Abruptio placenta is also known as placental abruption. So what does this mean? it is when the placenta detaches from the uterine wall prior to delivery. Remember the placenta is the life line. If we lose that prior to delivery then the fetus loses its oxygen source. So this is an emergency!

Our assessment of this patient is going to be bleeding. An abruption can cause massive bleeding. So the placenta is an organ and it is really attached into the uterus so if it becomes detached it is going to bleed! So bleeding could be internal if incomplete separation because it builds up behind or external if complete separation and the bleeding will ooze out. You can see how in this image there external bleeding or internal where it builds up behind. When this happens there is a decrease in perfusion of oxygen and nutrients to the fetus because placenta can no longer deliver because it loses its source. So there will be late decelerations or fetal bradycardia. This patient with an abruption will have painful bleeding so different than a previa which is painless bleeding. The abdomen can get rigid and board-like as it fills with blood. Maternal shock symptoms could also occur on assessment because of blood loss. Sometimes the abruption is suspected and perhaps the patient is 10 centimeters so if this is the case they might just try to deliver vaginially if they think they can deliver quickly and the baby is doing semi ok. We’ve had patients do that or we a few times have had a patient who comes to the unit for abdominal pain and when they are put on the monitor there is fetal bradycardia and they are immediately delivered in the OR because of a suspected abruption.

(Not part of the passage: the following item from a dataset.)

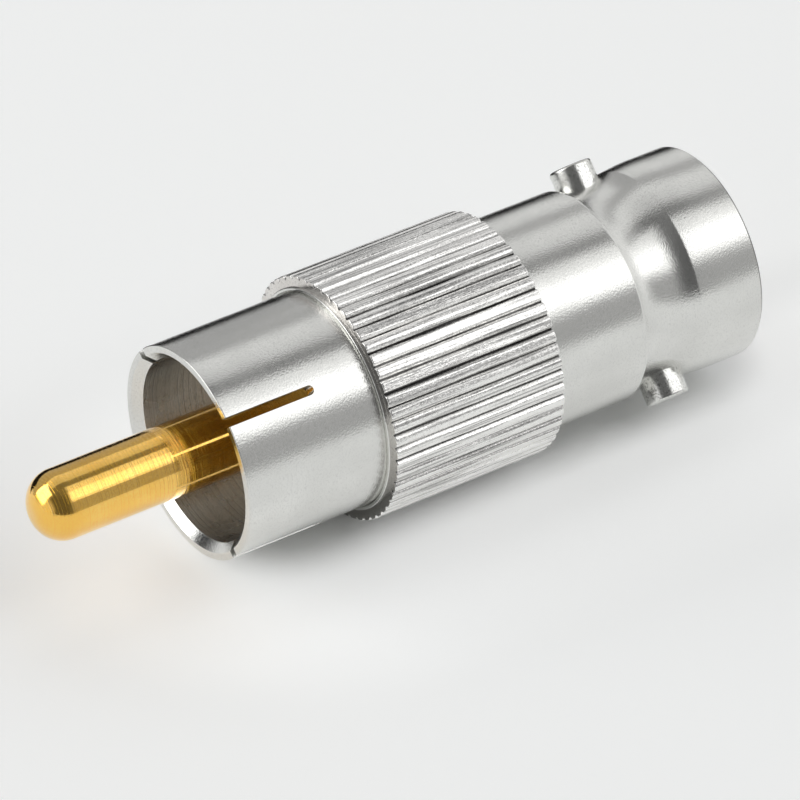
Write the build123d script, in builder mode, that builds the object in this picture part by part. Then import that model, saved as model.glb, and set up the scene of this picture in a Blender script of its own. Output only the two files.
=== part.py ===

Management is going to be a lot of monitoring. We are going to monitor mom’s vitals for shock symptoms. Does she have abdominal pain or rigidity occurring? Or how about any bleeding? If moms abdomen is filling with blood you might notice a change in the fundal height. We monitor the baby for heart tones and pattern. Is there decelerations? This would be late decelerations or bradycardia showing us fetal stress. We need to prepare for delivery. If it is only a partial abruption then they might be able to deliver vaginally depending on how far along she is and how the fetus is tolerating it. Otherwise we go to the OR for a c-section. We need to keep monitoring for severe complications like DIC and postpartum hemorrhage. You can review those lessons for more information on those complications. Our last management piece is to restore the lost volume so administer IV fluids or blood products to restore this volume.

The patient is going to be educated from the beginning of pregnancy that there are days that she just isn’t going to feel well. It is just the nature of the beast. She will feel sick and tired and have no motivation to do anything. We don’t need her to call the office everytime this happens but we do need her to know that if she ever has bleeding or severe abdominal pain then it is really important that she calls for those reasons.

Perfusion and safety are our nursing concepts, Perfusion because if the placenta becomes detached we have a perfusion issue. Safety because we are concerned about the safety of the mom and baby.
Now onto our key points. Abruptio placenta is a a medical emergency. The placenta separates from the uterus before delivery. We can not have that happen! Symptoms are severe abdominal pain, bleeding, and non-reassuring fetal heart tones. And our treatment will be c-section and volume replacement.

Make sure you check out the resources attached to this lesson and compare and contrast the symptoms of this with previa. Now, go out and be your best selves today. And, as always, happy nursing.